In a recent interview with The Guardian Nigeria, British Airways regional commercial manager, Africa, Ian Petrie indicated the airline would like to have additional flights to Nigeria.

Air Nigeria, which was previously known as Virgin Nigeria and Nigerian Eagle Airlines, had only begun operating to London Gatwick again in May-2012 after a three-year gap. The carrier previously operated on the route until 2009 when flights were suspended.

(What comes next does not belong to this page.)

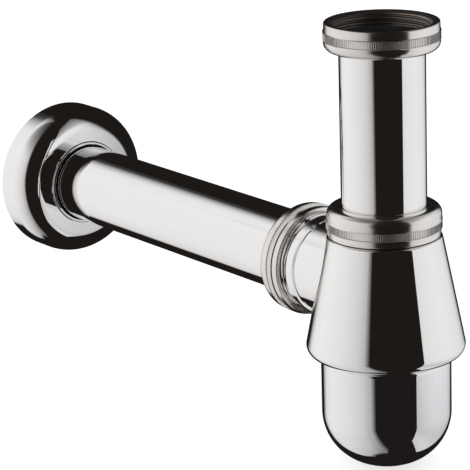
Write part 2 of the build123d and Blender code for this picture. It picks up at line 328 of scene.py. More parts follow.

On 13-Jun-2012 Air Nigeria’s operations were temporary suspended by the Nigerian Civil Aviation Authority (NCAA) amid safety concerns but the Lagos-London-Lagos service remained outside the scope of the directive. Management decided on 10-Sep-2012 to suspend all operations citing “staff disloyalty” after laying off 800 employees, who reportedly had not been paid since Apr-2012 and had staged protests at the headquarters of the NCAA. The airline’s board has said it plans to resume flying in Sep-2013.

Air Nigeria operated 1,072 seats between Lagos and London Gatwick at the time of suspension of services, according to data in Innovata. This represented an approximate 15% share of weekly one-way seat capacity deployed from Lagos Murtala Muhammed International Airport to London. BA and Virgin Atlantic each account for a 31% capacity share and Arik Air has a 23% capacity (seats) share. While BA and possibly Virgin Atlantic are interested in boosting capacity to Nigeria, such an increase would need approval from Nigerian authorities who may likely first offer the traffic rights from Air Nigeria to Arik or other Nigerian carriers.

Lagos Murtala Muhammed Airport to London capacitgy by carrier (seats per week, one way): 19-Sep-2011 to 03-Mar-2013

Central and western Africa have thus far not been core to British Airways’ operations and network, but the region offers growth opportunities and yields are still very attractive. IAG, BA’s parent, recognises that traditional patterns should be changed and entering promising markets – like Liberia – that have been the sole playground of competing European counterparts is part of the company's new outlook regarding network expansion.